We’re brought up to believe this, groomed to think that our entire life path should lead to one person. One person who will validate our existence and prove that we have worth and show us that romantic love is the one true way to happiness.

I believe in soulmates. But I don’t believe we have just one. And I don’t think they always have to be a soulmate in the romantic sense.

I strongly believe that romantic love can make you happy. It’s made me happy before and I’m sure it will make me happy in the future. But it’s not the only way to find happiness, and it’s not the only way to find a soulmate.

I think soulmates are everywhere.

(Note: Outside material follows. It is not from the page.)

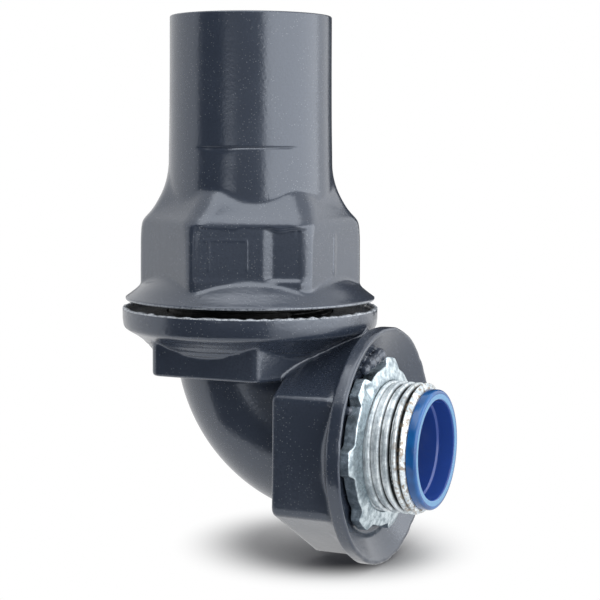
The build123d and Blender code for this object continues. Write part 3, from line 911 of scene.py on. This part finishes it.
stageSizes = {
    "floor": -24.3, "size": 8.0,
    "pool": (-0.0175, 0.0107, 0.0), "poolRadii": (0.0325, 0.038, 1.0), "poolTurn": 25.0,
    "poolEdge": (0.45, 1.05),
    # ambient occlusion's reach and range for the painted shadow, and its colour
    "shadeReach": 0.05, "shadeRange": (0.2, 1.0),
    "paintedShadow": (0.20, 0.20, 0.21, 1.0), "pale": (0.95, 0.95, 0.95, 1.0), "roughness": 0.9,
    "worldLevel": 0.5,
    "camera": (125.4, -303.42, 60.78), "azimuth": 25.56, "pitch": 5.46, "roll": 0.3,
    "focal": 1644.3, "frame": 600,  # pixels
    "sensor": 36.0, "clip": (0.01, 20),
}


def anyRay(tree, *names):
    # 1 where a ray of one of the named kinds looks.
    path = addNode(tree, "ShaderNodeLightPath").outputs
    seen = path[names[0]]
    for name in names[1:]:
        seen = mathNode(tree, "MAXIMUM", seen, path[name])
    return seen


def makeFloor():
    # Pale floor that keeps the object's shadow in an oval pool under it, where ambient occlusion also darkens
    # its colour as a painted shadow. Further out the camera and glass see plain white, and gloss sees it
    # everywhere. From below it is clear.
    sizes = stageSizes
    mesh = bpy.data.meshes.new("floor")
    half, height = sizes["size"] / 2, sizes["floor"] * 0.001
    corners = [(-half, -half, height), (half, -half, height), (half, half, height), (-half, half, height)]
    mesh.from_pydata(corners, [], [(0, 1, 2, 3)])
    material, tree, shader, place = startMaterial("paleFloor")
    # painted shadow: ambient occlusion darkens the floor's colour near the object
    near = addNode(tree, "ShaderNodeAmbientOcclusion", None, {"Distance": sizes["shadeReach"]}).outputs["AO"]
    pale = mixColours(tree, ramp(tree, near, *sizes["shadeRange"]), sizes["paintedShadow"], sizes["pale"])
    setInputs(tree, shader, {"Base Color": pale, "Roughness": sizes["roughness"], "Specular IOR Level": 0.0})
    white = addNode(tree, "ShaderNodeEmission", None, {"Color": plainWhite, "Strength": 1.0}).outputs[0]
    flat = vectorNode(tree, "MULTIPLY", place, (1.0, 1.0, 0.0))[0]
    scaled = addNode(tree, "ShaderNodeMapping", {"vector_type": "TEXTURE"},
                     {"Vector": flat, "Location": sizes["pool"], "Scale": sizes["poolRadii"],
                      "Rotation": (0.0, 0.0, math.radians(sizes["poolTurn"]))}).outputs[0]
    edgeFrom, edgeTo = sizes["poolEdge"]
    far = addNode(tree, "ShaderNodeMapRange", {"interpolation_type": "SMOOTHSTEP"},
                  {"Value": vectorNode(tree, "LENGTH", scaled)["Value"],
                   "From Min": edgeFrom, "From Max": edgeTo}).outputs["Result"]
    seen = mathNode(tree, "MULTIPLY", far, anyRay(tree, "Is Camera Ray", "Is Transmission Ray"))
    seen = mathNode(tree, "MAXIMUM", seen, anyRay(tree, "Is Glossy Ray"))
    above = mixShaders(tree, seen, shader.outputs[0], white)
    clear = addNode(tree, "ShaderNodeBsdfTransparent").outputs[0]
    under = addNode(tree, "ShaderNodeNewGeometry").outputs["Backfacing"]
    tree.links.new(mixShaders(tree, under, above, clear), tree.nodes["Material Output"].inputs["Surface"])
    mesh.materials.append(material)
    addObject("floor", mesh)


def makeWorld():
    # White where the camera, gloss and glass look, a plain level elsewhere.
    world = bpy.data.worlds.new("studio")
    bpy.context.scene.world = world
    world.use_nodes = True
    tree = world.node_tree
    plain = tree.nodes["Background"]
    setInputs(tree, plain, {"Color": plainWhite, "Strength": stageSizes["worldLevel"]})
    white = addNode(tree, "ShaderNodeBackground", None, {"Color": plainWhite, "Strength": 1.0}).outputs[0]
    seen = anyRay(tree, "Is Camera Ray", "Is Glossy Ray", "Is Transmission Ray")
    mixed = mixShaders(tree, seen, plain.outputs[0], white)
    tree.links.new(mixed, tree.nodes["World Output"].inputs["Surface"])


studioCards = [  # name, first and last azimuth, distance and height of one edge and of the other, radiance
    ("leftGlow", -138, -64, (460, -60), (460, 440), 1.0),
    ("darkCardLeft", -50, -10, (460, -24), (460, 420), 0.02),
    ("frontStrip", -8, 5, (460, 24), (460, 80), 1.5),
    ("darkCardHigh", -10, 6, (460, 80), (460, 420), 0.25),
    ("darkCardFront", 6, 44, (460, -24), (460, 420), 0.28),
    ("darkCardLow", -10, 6, (460, -24), (460, 24), 0.02),
    ("darkTable", -50, 44, (62, -23.9), (460, -23.9), 0.03),
    ("rightTable", 62, 130, (150, -23.8), (440, -23.8), 2.0),
    ("rightGlow", 135, 168, (460, -24), (460, 420), 1.5),
    ("backWall", 168, 222, (520, -24), (520, 500), 0.06),
]


def makeCards():
    # Curved cards about the gland's axis that only the gloss of the object sees, each of one radiance.
    steps = 24
    for name, first, last, low, high, radiance in studioCards:
        azimuth = np.radians(np.linspace(first, last, steps))[:, None]
        distance, height = np.array([[low[0], high[0]]]), np.array([[low[1], high[1]]])
        around = (distance * np.sin(azimuth), -distance * np.cos(azimuth), height)
        points = np.stack(np.broadcast_arrays(*around), axis=-1).reshape(-1, 3)
        row = 2 * np.arange(steps - 1)
        quads = np.stack([row, row + 2, row + 3, row + 1], axis=-1)
        mesh = bpy.data.meshes.new(name)
        mesh.from_pydata(points * 0.001 + crossing, [], quads)
        material = bpy.data.materials.new(name)
        material.use_nodes = True
        tree = material.node_tree
        glow = addNode(tree, "ShaderNodeEmission", None, {"Color": plainWhite, "Strength": radiance})
        tree.links.new(glow.outputs[0], tree.nodes["Material Output"].inputs["Surface"])
        mesh.materials.append(material)
        card = addObject(name, mesh)
        card.visible_camera = card.visible_diffuse = card.visible_shadow = False


softLights = [  # name, azimuth, height, distance, width and height of the lamp, aim, radiance, seen in gloss
    ("rightPanel", 91, 60, 440, 860, 620, 30, 2.2, True),
    ("leftPanel", -101, 60, 440, 640, 620, 30, 1.25, False),
    ("overhead", 20, 420, 120, 420, 360, 0, 2.0, True),
]


def makeLights():
    # Square lamps aimed at the gland's axis; a lamp's energy is pi * radiance * area.
    for name, azimuth, height, distance, width, tall, aimHeight, radiance, inGloss in softLights:
        light = bpy.data.lights.new(name, "AREA")
        light.shape = "RECTANGLE"
        light.size, light.size_y = width * 0.001, tall * 0.001
        light.energy = radiance * math.pi * light.size * light.size_y
        lamp = addObject(name, light)
        lamp.visible_glossy = inGloss
        turn = math.radians(azimuth)
        place = np.array([distance * math.sin(turn), -distance * math.cos(turn), height]) + crossing * 1000
        back = place - (crossing * 1000 + np.array([0, 0, aimHeight]))
        back /= np.linalg.norm(back)
        right = np.cross([0, 0, 1], back)
        right /= np.linalg.norm(right)
        lamp.matrix_world = poseMatrix(right, np.cross(back, right), back, place)


def poseMatrix(right, up, back, place):
    # Lamp or camera that looks against the back direction, from a place in millimetres.
    columns = [right, up, back, np.array(place) * 0.001]
    return Matrix([[column[row] for column in columns] for row in range(3)] + [[0, 0, 0, 1]])


def makeCamera():
    # Looks along the azimuth from +Y, pitched down and rolled, with the focal length in pixels.
    sizes = stageSizes
    azimuth, pitch, roll = (math.radians(sizes[key]) for key in ("azimuth", "pitch", "roll"))
    back = np.array([math.sin(azimuth) * math.cos(pitch), -math.cos(azimuth) * math.cos(pitch),
                     math.sin(pitch)])
    right = np.array([math.cos(azimuth), math.sin(azimuth), 0])
    up = np.cross(back, right)
    data = bpy.data.cameras.new("photoCamera")
    data.sensor_width = sizes["sensor"]
    data.lens = sizes["sensor"] * sizes["focal"] / sizes["frame"]
    data.clip_start, data.clip_end = sizes["clip"]
    camera = addObject("photoCamera", data)
    camera.matrix_world = poseMatrix(right * math.cos(roll) + up * math.sin(roll),
                                     up * math.cos(roll) - right * math.sin(roll), back, sizes["camera"])
    bpy.context.scene.camera = camera


makeFloor()
makeWorld()
makeCards()
makeLights()
makeCamera()
bpy.context.scene.view_settings.view_transform = "Standard"
bpy.context.view_layer.update()
print("scene ready")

They’re random people that we encounter during specific points in our lives for one reason or another – school, work, sports, hobbies, mutual friends – and they always bring us some kind of joy, happiness, or enlightenment.

They’re our best friends, and they’re everywhere, waiting to meet us, waiting to form that deep, human connection that each one of us so desperately craves.

The problem is that we miss them a lot of the time, because we’re so enthralled with trying to find our one and only romantic soulmate. We’re convinced there’s only one person in the world who can bring us true fulfillment and joy, instead of realizing that there are people surrounding us every second of every day who are looking for that same joy and validation that we are.

You’re not going to find true fulfillment and validation from one person alone – romantic or not. That’s up to you to find on your own, through a variety of relationships, decisions, opinions, and choices that you make.

But in the meantime, you can never overestimate the amount of joy and release and connectedness and laughter you will feel from the relationships you make with other people. People who can still make you feel loved and cherished and taken care of and appreciated, even if they aren’t your romantic love.

The love of a best friend is real and meaningful, eye-opening and consistent. It has its own challenges, sure, but the positive aspects of a truly deep and loyal friendship greatly outweigh any challenges you’ll encounter along the way. You’re missing out on a seriously amazing experience if you walk around life only looking for your romantic soulmate, instead of keeping your heart open and available for meaningful friendships and relationships that are waiting to happen for you.

Romantic love will make you happy, it really will. But so will a bunch of other kinds of love. So keep an eye out for your soulmate(s).